Resolution 9: Take Profits
The ninth resolution was to understand that taking profits, no matter how small, was always better than taking a loss. He explained that small profits compound over months and years to grow my portfolio. Never regret taking a profit.
Resolution 10: All Bull Markets End
The tenth and final resolution was to understand that every bull market will end and when markets show top formations, it is always a signal to raise cash levels. It is not a signal to leave, but definitely to prepare for what might come next.
My mentor passed away years ago, but I still have his many notes and his 10 resolutions from the first day of December 1974. So I pass his 10 resolutions onto all investors. Don’t wait for January to make your resolutions. Start now in December. Resolve to become the very best investor you can and to learn how to profit in up or down markets. Resolve to take profits, to learn new strategies and to protect capital being risked. His 10 resolutions given to me on that day with the 1974 bear market crushing stocks as it entered its final ferocious stage after a year of staggering losses, formed the investing style and methods I use today. It molded and compounded the portfolio I have enjoyed trading in, for the last 41 years.

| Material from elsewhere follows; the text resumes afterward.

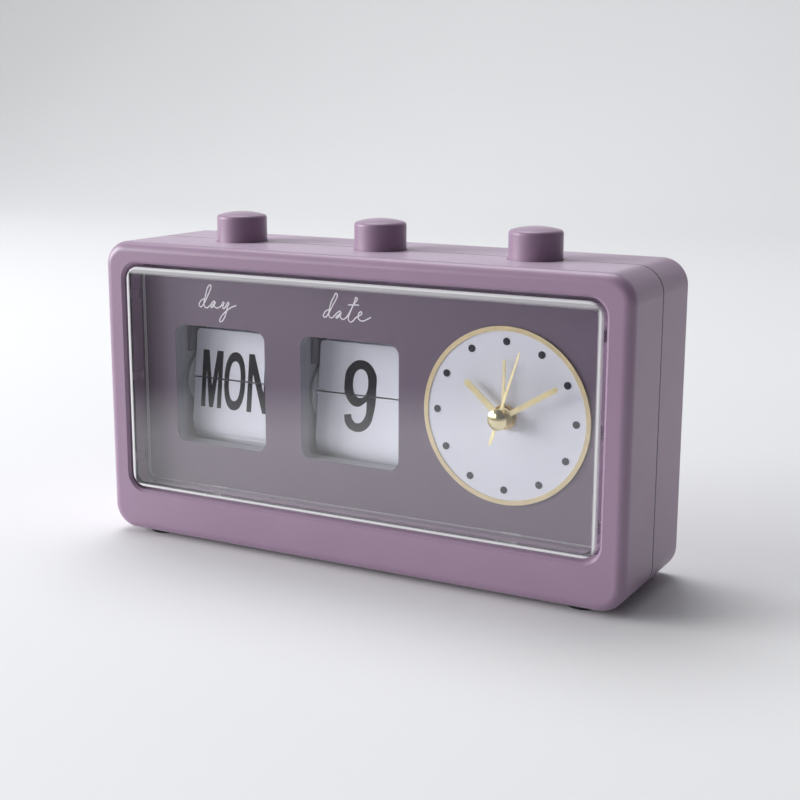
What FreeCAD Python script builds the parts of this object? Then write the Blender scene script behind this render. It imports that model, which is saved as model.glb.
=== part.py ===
import FreeCAD, Part
import math
import os

# Desk clock with a flip calendar.
# x runs to the right, y is the depth behind the front face and z is the height above the
# underside of the case. save() moves every piece into the part's frame, whose origin is the
# middle of the footprint on the surface that the rubber feet stand on. All lengths are mm.

os.makedirs("parts", exist_ok=True)
Vec = FreeCAD.Vector
ORIGIN = Vec(0, 0, 0)
X = Vec(1, 0, 0)
Y = Vec(0, 1, 0)
Z = Vec(0, 0, 1)

# ---- clearances -------------------------------------------------------------------------
running_fit = 0.05          # radial, shaft in a bore
sliding_fit = 0.08          # radial, button stem in its guide
loose_gap = 0.3             # between a moving piece and what it passes
seam_gap = 0.3              # visible line between the two housing shells

# ---- case -------------------------------------------------------------------------------
case_width = 180.0
case_height = 95.5
case_depth = 48.0
case_corner = 8.0           # outline radius seen from the front
case_wall = 2.2
front_fillet = 3.0
back_fillet = 2.5
lip_thickness = 1.0
lip_length = 2.0
foot_height = 1.5
foot_radius = 5.0
foot_inset_x = 15.0
foot_inset_y = 9.0

# ---- front opening and lens -------------------------------------------------------------
bezel_side = 7.6            # frontal width of the case left and right of the opening
bezel_top = 6.7
opening_bottom = 14.0
opening_corner = 5.5
opening_chamfer = 0.8
rim_wall = 1.6              # wall that runs back from the opening to the fascia
lens_gap = 1.1
lens_recess = 0.2
lens_face = 1.3
lens_wall = 1.5
lens_edge_fillet = 0.5
clip_width = 6.0
clip_offset = 52.0          # snap clips left and right of the middle
clip_length = 1.2           # hook behind the fascia
clip_lip = 0.8
side_rib_spacing = 27.0
side_rib_width = 3.2

# ---- fascia -----------------------------------------------------------------------------
fascia_depth = 8.6          # front face of the panel
fascia_thickness = 1.6
fascia_lap = 1.4            # how far it laps the rim around the opening
fascia_ear_offset = 30.0
fascia_ear_width = 8.0
fascia_ear_drop = 7.0
window_side_gap = 0.4       # left and right of a leaf
window_end_gap = 3.25       # above and below the leaves
window_corner = 3.5
window_drop = 1.7           # window's middle below the dial's middle
window_flange = 1.0
window_flange_length = 1.8
window_sill_length = 4.4    # the lower edge of a window runs further back
boss_radius = 2.3
boss_length = 2.8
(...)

2016 lies ahead. Whether it will see the end of this, the second longest bull market in US history is conjecture at this point. I am expecting a better December as the month begins but the major sell signal we have seen and which is still in place today, Nov 30 2015, could be a signal we refer back to at some point in 2016. I know that I will be prepared whether the market in 2016 moves higher or lower. I hope by starting your New Year’s resolutions early, you will be as well.